Privilégier des restitutions simples, visuelles si possible, qui capturent l’essentiel sans étouffer la vitalité des échanges.

3- Les bonnes questions à poser pour un cadrage réussi

  • Quel est l’enjeu principal que vous souhaitez aborder lors de cette séance ou de ce cycle ? Cela permet de vérifier que l’on parle bien de la même chose et de mesurer l’importance du sujet. 
  • Quels sont les objectifs concrets, mesurables ou stratégiques que vous souhaitez voir aboutir ? Cette question force à passer du vague au précis, du général au tangible. 
  • Quel est le contexte qui amène cette demande ? Comprendre le « pourquoi maintenant » aide à affiner la démarche et à anticiper les attentes du groupe.
  • Quelles interactions ou dynamiques souhaitez-vous favoriser ? Collaboration, créativité, prise de décision, résolution de conflit… Chaque intention appelle des méthodes différentes.
  • Qui sont les participants concernés ? C’est ici que le facilitateur peut proposer d’élargir ou d’ajuster la composition du groupe pour garantir une vraie diversité.
  • Êtes-vous ouvert à une reformulation ou adaptation de l’objectif en fonction des attentes émergentes du groupe ? Cette question teste la souplesse du commanditaire et sa capacité à accueillir l’imprévu.

En guise de conclusion

Ces questions sont une invitation au dialogue, un moyen de co-construire dès le départ un cadre qui servira tout le monde.

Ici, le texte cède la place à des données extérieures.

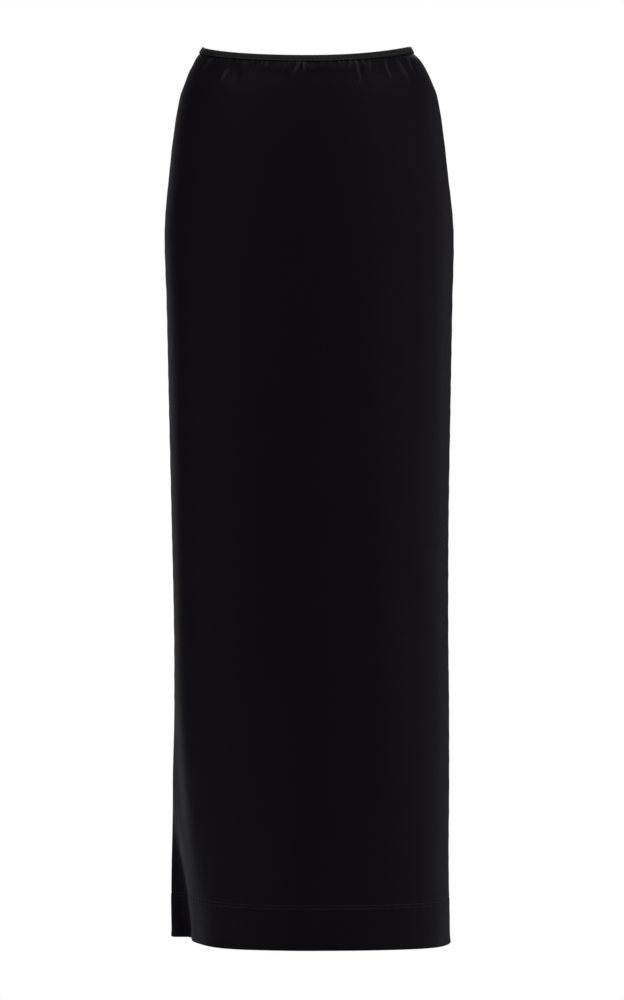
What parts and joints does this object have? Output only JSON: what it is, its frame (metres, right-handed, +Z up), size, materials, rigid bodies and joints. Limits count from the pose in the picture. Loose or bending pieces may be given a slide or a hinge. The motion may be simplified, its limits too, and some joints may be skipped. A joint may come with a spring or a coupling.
{
  "type": "maxi skirt",
  "caption": "Straight ankle-length skirt of black jersey, gathered into a narrow elastic binding at the waist, filled out as if worn and open at waist and hem.",
  "frame": {"origin": "middle of the waist opening, level with the middle of the waist binding at the side seams", "axes": "+Z up, out of the waist opening; -Y towards the front of the skirt; +X towards the wearer's left side"},
  "size_m": [0.341, 0.2435, 1.0554],
  "materials": {
    "jersey": "matte black knitted jersey with a soft sheen at grazing angles",
    "elastic_binding": "slightly lighter black ribbed elastic with two rows of small stitches"
  },
  "bodies": {
    "root": {"front_panel": "jersey", "back_panel": "jersey", "waist_binding": "elastic_binding"}
  },
  "joints": []
}
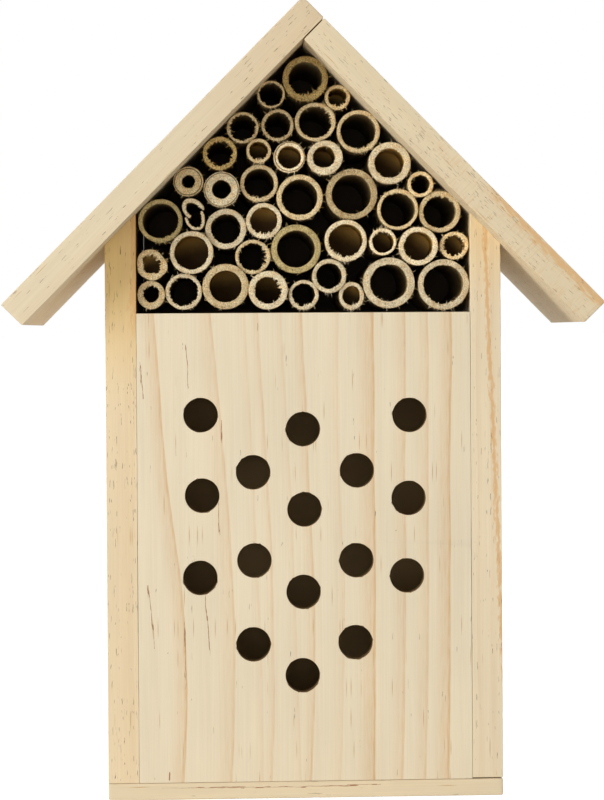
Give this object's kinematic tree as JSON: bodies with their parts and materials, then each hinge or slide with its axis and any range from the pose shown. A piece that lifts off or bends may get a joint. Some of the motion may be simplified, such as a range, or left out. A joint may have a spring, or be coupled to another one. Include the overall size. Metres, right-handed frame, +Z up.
{
  "type": "bee hotel",
  "caption": "Small pine bee hotel: a gable roof over a bundle of cut hollow canes, with a front panel drilled with nesting holes below and a keyhole slot behind to hang it.",
  "frame": {"origin": "bottom centre of the bounding box, on the plane that the base board stands on", "axes": "+Z up from the base to the ridge, -Y out of the drilled front, X across the front, with x = 0 in the middle"},
  "size_m": [0.1734, 0.09, 0.2317],
  "materials": {
    "pine": "planed and sanded, untreated",
    "cane_pale": "sawn end, natural skin",
    "cane_straw": "sawn end, natural skin",
    "cane_olive": "sawn end, natural skin",
    "cane_tan": "sawn end, natural skin",
    "cane_brown": "sawn end, natural skin",
    "nail": "zinc plated"
  },
  "bodies": {
    "root": {"base_board": "pine", "side_left": "pine", "side_right": "pine", "front_panel": "pine", "back_panel": "pine", "shelf": "pine", "roof_left": "pine", "roof_right": "pine", "base_nails": "nail", "side_nails": "nail", "roof_nails": "nail", "ridge_nails": "nail", "cane_01": "cane_straw", "cane_02": "cane_pale", "cane_03": "cane_straw", "cane_04": "cane_pale", "cane_05": "cane_pale", "cane_06": "cane_pale", "cane_07": "cane_pale", "cane_08": "cane_pale", "cane_09": "cane_pale", "cane_10": "cane_straw", "cane_11": "cane_pale", "cane_12": "cane_straw", "cane_13": "cane_olive", "cane_14": "cane_pale", "cane_15": "cane_pale", "cane_16": "cane_pale", "cane_17": "cane_straw", "cane_18": "cane_olive", "cane_19": "cane_pale", "cane_20": "cane_pale", "cane_21": "cane_pale", "cane_22": "cane_straw", "cane_23": "cane_straw", "cane_24": "cane_straw", "cane_25": "cane_tan", "cane_26": "cane_pale", "cane_27": "cane_straw", "cane_28": "cane_straw", "cane_29": "cane_straw", "cane_30": "cane_pale", "cane_31": "cane_pale", "cane_32": "cane_pale", "cane_33": "cane_brown", "cane_34": "cane_straw", "cane_35": "cane_straw", "cane_36": "cane_straw", "cane_37": "cane_straw", "cane_38": "cane_straw", "cane_39": "cane_tan", "cane_40": "cane_straw", "cane_41": "cane_brown"}
  },
  "joints": []
}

Au terme de cette phase de cadrage, le facilitateur doit pouvoir se poser une dernière question, peut-être la plus importante :

« Ai-je envie d’animer cette séance dans ces conditions ? ».

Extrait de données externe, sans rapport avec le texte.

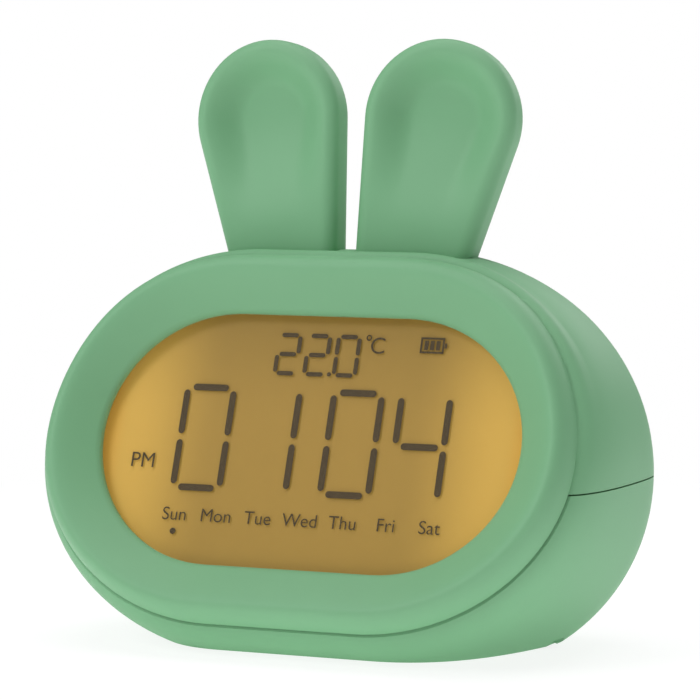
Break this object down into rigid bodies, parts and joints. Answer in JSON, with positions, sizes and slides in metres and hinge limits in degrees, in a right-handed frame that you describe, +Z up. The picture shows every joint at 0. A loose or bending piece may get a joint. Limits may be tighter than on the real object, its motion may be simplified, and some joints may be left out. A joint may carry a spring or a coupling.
{
  "type": "kids alarm clock",
  "caption": "Tabletop alarm clock and night light with a leaning oval back-lit display, two dished ears, push buttons and a slide switch behind.",
  "frame": {"origin": "middle of the footprint, on the surface that the feet stand on", "axes": "+Z up, the display faces -Y, +X to the viewer's right"},
  "size_m": [0.1282, 0.0697, 0.1276],
  "materials": {
    "shell_green": "soft matte moulded plastic",
    "window_clear": "clear cover, satin",
    "display_glass": "display glass",
    "diffuser": "amber lit film",
    "guide": "clear acrylic",
    "white_plastic": "white moulded plastic",
    "board_green": "circuit board",
    "black_plastic": "black moulded plastic",
    "steel": "plated steel",
    "film": "polyimide film",
    "rubber_dark": "soft rubber",
    "lamp": "amber lamp",
    "cell_wrap": "shrink wrap"
  },
  "bodies": {
    "housing": {"upper_housing": "shell_green", "lower_housing": "shell_green", "left_ear": "shell_green", "right_ear": "shell_green", "left_ear_back": "shell_green", "right_ear_back": "shell_green", "ear_screws": "steel", "display_window": "window_clear", "lcd_panel": "display_glass", "diffuser_sheet": "diffuser", "light_guide": "guide", "reflector_sheet": "white_plastic", "lamp_boards": "board_green", "side_lamps": "lamp", "display_frame": "white_plastic", "display_flex": "film", "main_board": "board_green", "controller_chip": "black_plastic", "crystal": "steel", "capacitors": "steel", "wire_sockets": "white_plastic", "tap_sensor": "steel", "temperature_sensor": "black_plastic", "push_switches": "steel", "button_board": "board_green", "speaker_gasket": "rubber_dark", "speaker_frame": "steel", "speaker_cone": "film", "speaker_magnet": "steel", "battery_cell": "cell_wrap", "battery_strap": "steel", "socket_board": "board_green", "charge_socket": "steel", "slide_switch": "steel", "rubber_feet": "rubber_dark", "housing_screws": "steel"},
    "alarm_push": {"alarm_button": "shell_green", "alarm_plunger": "black_plastic"},
    "down_push": {"down_button": "shell_green", "down_plunger": "black_plastic"},
    "up_push": {"up_button": "shell_green", "up_plunger": "black_plastic"},
    "light_push": {"light_button": "shell_green", "light_plunger": "black_plastic"},
    "slide_knob": {"switch_knob": "black_plastic"}
  },
  "joints": [
    {"name": "alarm_press", "type": "slide", "parent": "housing", "child": "alarm_push", "axis": [0, -1, 0], "range_m": [0, 0.0008], "stiffness_N_per_m": 600, "springref_m": -0.0008},
    {"name": "down_press", "type": "slide", "parent": "housing", "child": "down_push", "axis": [0, -1, 0], "range_m": [0, 0.0008], "stiffness_N_per_m": 600, "springref_m": -0.0008},
    {"name": "up_press", "type": "slide", "parent": "housing", "child": "up_push", "axis": [0, -1, 0], "range_m": [0, 0.0008], "stiffness_N_per_m": 600, "springref_m": -0.0008},
    {"name": "light_press", "type": "slide", "parent": "housing", "child": "light_push", "axis": [0, -1, 0], "range_m": [0, 0.0008], "stiffness_N_per_m": 600, "springref_m": -0.0008},
    {"name": "power_slide", "type": "slide", "parent": "housing", "child": "slide_knob", "axis": [1, 0, 0], "range_m": [0, 0.003]}
  ]
}
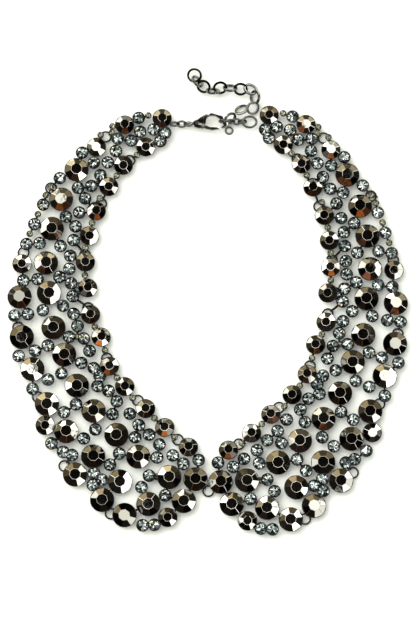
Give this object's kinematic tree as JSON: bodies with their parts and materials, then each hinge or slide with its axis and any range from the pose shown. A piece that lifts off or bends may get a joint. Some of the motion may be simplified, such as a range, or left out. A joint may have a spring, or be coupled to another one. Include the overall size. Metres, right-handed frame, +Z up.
{
  "type": "bib necklace",
  "caption": "Collar-shaped bib necklace: soldered segments of cut stones joined by jump rings, closed by a lever clasp on an extension chain.",
  "frame": {"origin": "middle of the flat underside on which the closed necklace lies", "axes": "+Z up out of the surface, +Y from the bottom of the bib to the clasp, +X to the wearer's left side"},
  "size_m": [0.184, 0.2206, 0.0062],
  "materials": {
    "stones_and_settings": "mirror-dark cut stones in polished gunmetal settings",
    "links": "polished gunmetal plate",
    "clasp": "polished gunmetal plate"
  },
  "bodies": {
    "necklace": {"left_segment_1": "stones_and_settings", "left_segment_2": "stones_and_settings", "left_segment_3": "stones_and_settings", "left_segment_4": "stones_and_settings", "left_segment_5": "stones_and_settings", "left_segment_6": "stones_and_settings", "left_segment_7": "stones_and_settings", "left_segment_8": "stones_and_settings", "left_neck_jump_ring_1": "links", "left_outer_jump_ring_1": "links", "left_neck_jump_ring_2": "links", "left_outer_jump_ring_2": "links", "left_neck_jump_ring_3": "links", "left_outer_jump_ring_3": "links", "left_neck_jump_ring_4": "links", "left_outer_jump_ring_4": "links", "left_neck_jump_ring_5": "links", "left_outer_jump_ring_5": "links", "left_neck_jump_ring_6": "links", "left_outer_jump_ring_6": "links", "left_neck_jump_ring_7": "links", "left_outer_jump_ring_7": "links", "right_segment_1": "stones_and_settings", "right_segment_2": "stones_and_settings", "right_segment_3": "stones_and_settings", "right_segment_4": "stones_and_settings", "right_segment_5": "stones_and_settings", "right_segment_6": "stones_and_settings", "right_segment_7": "stones_and_settings", "right_segment_8": "stones_and_settings", "right_neck_jump_ring_1": "links", "right_outer_jump_ring_1": "links", "right_neck_jump_ring_2": "links", "right_outer_jump_ring_2": "links", "right_neck_jump_ring_3": "links", "right_outer_jump_ring_3": "links", "right_neck_jump_ring_4": "links", "right_outer_jump_ring_4": "links", "right_neck_jump_ring_5": "links", "right_outer_jump_ring_5": "links", "right_neck_jump_ring_6": "links", "right_outer_jump_ring_6": "links", "right_neck_jump_ring_7": "links", "right_outer_jump_ring_7": "links", "centre_link": "links", "clasp_body": "clasp", "clasp_link": "links", "hooked_link": "links", "slanting_link": "links", "oval_ring": "links", "extension_chain": "links"},
    "lever": {"clasp_lever": "clasp"}
  },
  "joints": [
    {"name": "lever_hinge", "type": "hinge", "parent": "necklace", "child": "lever", "pos_m": [-0.00214, 0.08073, 0.0031], "axis": [0, 0, 1], "range_deg": [0, 11], "stiffness_Nm_per_rad": 0.002, "springref_deg": -5.73}
  ]
}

Car si les réponses du commanditaire révèlent un manque de clarté, une marge de manœuvre inexistante, ou une volonté de contrôle trop forte, le facilitateur a le droit, et même le devoir, de renoncer.

Animer une séance d’intelligence collective sans les conditions adéquates, c’est prendre le risque de décevoir tout le monde : le commanditaire, les participants, et soi-même.

L’intelligence collective est un acte de confiance. Elle demande du courage, de la transparence, et une volonté sincère de faire ensemble.